A road map to safely reopen our schools
The grim toll of the coronavirus pandemic has many measures: Twenty-eight million infections and 500,000 lives lost. Eight million more people enduring poverty, many of them children. Family businesses shuttered, weddings without guests, and epidemics of depression and isolation. The shocking one-year decline in life expectancy in the first half of 2020 alone. It’s tempting to tick through “what-ifs.” What if the last administration’s response had been competent, not chaotic? What if officials had prioritized reopening schools over bars and gyms, and used the time schools were closed to prepare them to safely reopen? But we must shift from “what if?” to “what now?”
My union has been working to safely reopen schools for nearly a year, and we welcome the sea change the new Biden administration brings. Yet some critics, in a cynical attempt to exploit families’ legitimate frustrations, spread the myth that teachers and their unions don’t want to return to in-person teaching and learning. Educators know that in-person learning is essential for children to thrive; they are asking to be safe in the midst of a once-in-a-century pandemic. With commonsense safety protocols, COVID-19 testing and vaccines, our public schools can reopen for in-person learning and can do so with the overwhelming support of teachers and support personnel.
The AFT recently polled educators, who have been working harder than ever to help our kids in this pandemic. Eighty-five percent of AFT teachers and school staff support a return to in-person learning with the science and health and safety guardrails that the AFT laid out—safeguards like masks, physical distancing, sanitizing, ventilation upgrades, testing and contact tracing.
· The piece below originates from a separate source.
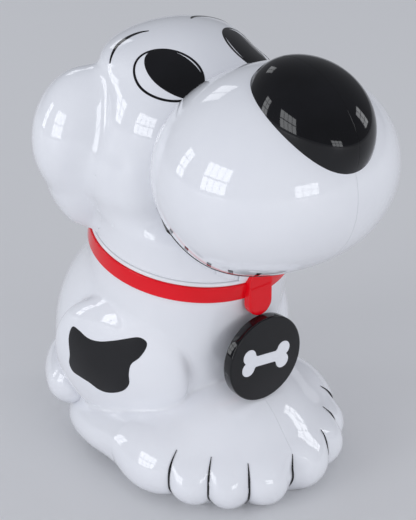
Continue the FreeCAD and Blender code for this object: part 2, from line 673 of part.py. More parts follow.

Educators also strongly approve of the Biden administration’s plan to reopen schools.
This is not to suggest that educators are not afraid of this deadly virus that spreads asymptomatically and invisibly. Our poll found that 64 percent worry they might get infected with COVID-19 at work and 71 percent fear they could infect someone in their family. Yet the vast majority are willing to return to their schools with the necessary safeguards, including priority access to the vaccine, given the essential work they do.
Educators’ overwhelming support for a safe return to in-school learning raises the question of whether, if the federal government early in the pandemic had provided a plan to reopen schools similar to the Biden administration’s, with the resources to fund it, millions more students would be learning in person now, instead of remotely. It’s time to work with teachers and their unions to reopen schools safely for in-person instruction, instead of blaming them for the continuation of a pandemic made incalculably worse by the last administration.
The Centers for Disease Control and Prevention recently issued new guidelines for reopening schools. The guidelines reinforce the need for mitigation strategies to prevent the spread of the coronavirus, testing to detect asymptomatic transmission, vaccine prioritization for teachers and school staff, and accommodations for educators with pre-existing conditions and those taking care of others at risk.
Teachers unions have negotiated such health guardrails in Boston, Chicago, New York City, San Francisco, Washington, D.C., and elsewhere—playing a critical role in enabling in-person learning to resume that other school districts could emulate.
But countless places lack the resources to implement the necessary safety provisions, because the pandemic and resulting recession have drained state and local coffers. The Biden administration’s $1.9 trillion American Rescue Plan would fund vaccinations, direct relief to families bearing the brunt of the COVID-19 crisis, and provide crucial local and state aid—including $170 billion to help schools, colleges and universities reopen and operate safely.
This funding is needed immediately to safely reopen schools for in-person teaching and learning for the remainder of this semester, and to allow schools to prepare for this summer, which can and should be a voluntary “second, second semester.” Wealthy parents have an array of summer programs for their children. All students, particularly from under-resourced communities, should have access to programs this summer for reconnection, recreation, enrichment, social and emotional support, and academic growth.
Even as we deal with the challenges at hand, we must reimagine learning beyond COVID-19 and create the conditions to help all children thrive. Rather than the traditional spring state testing, we should assess and respond to students’ wide-ranging needs; support our most vulnerable students; focus on educators’ professional learning and growth to meet these unprecedented challenges; and promote equity and excellence in all of our public schools.
As we approach one year since the first school closures to prevent the spread of the coronavirus, students, families and educators are understandably frustrated. But we all want the same thing—to be together in school, with the conditions and support not only to recover from what has been lost but to thrive and grow. People are recognizing anew how important our public schools are. Let’s do what is needed to make them safe for students and staff to return.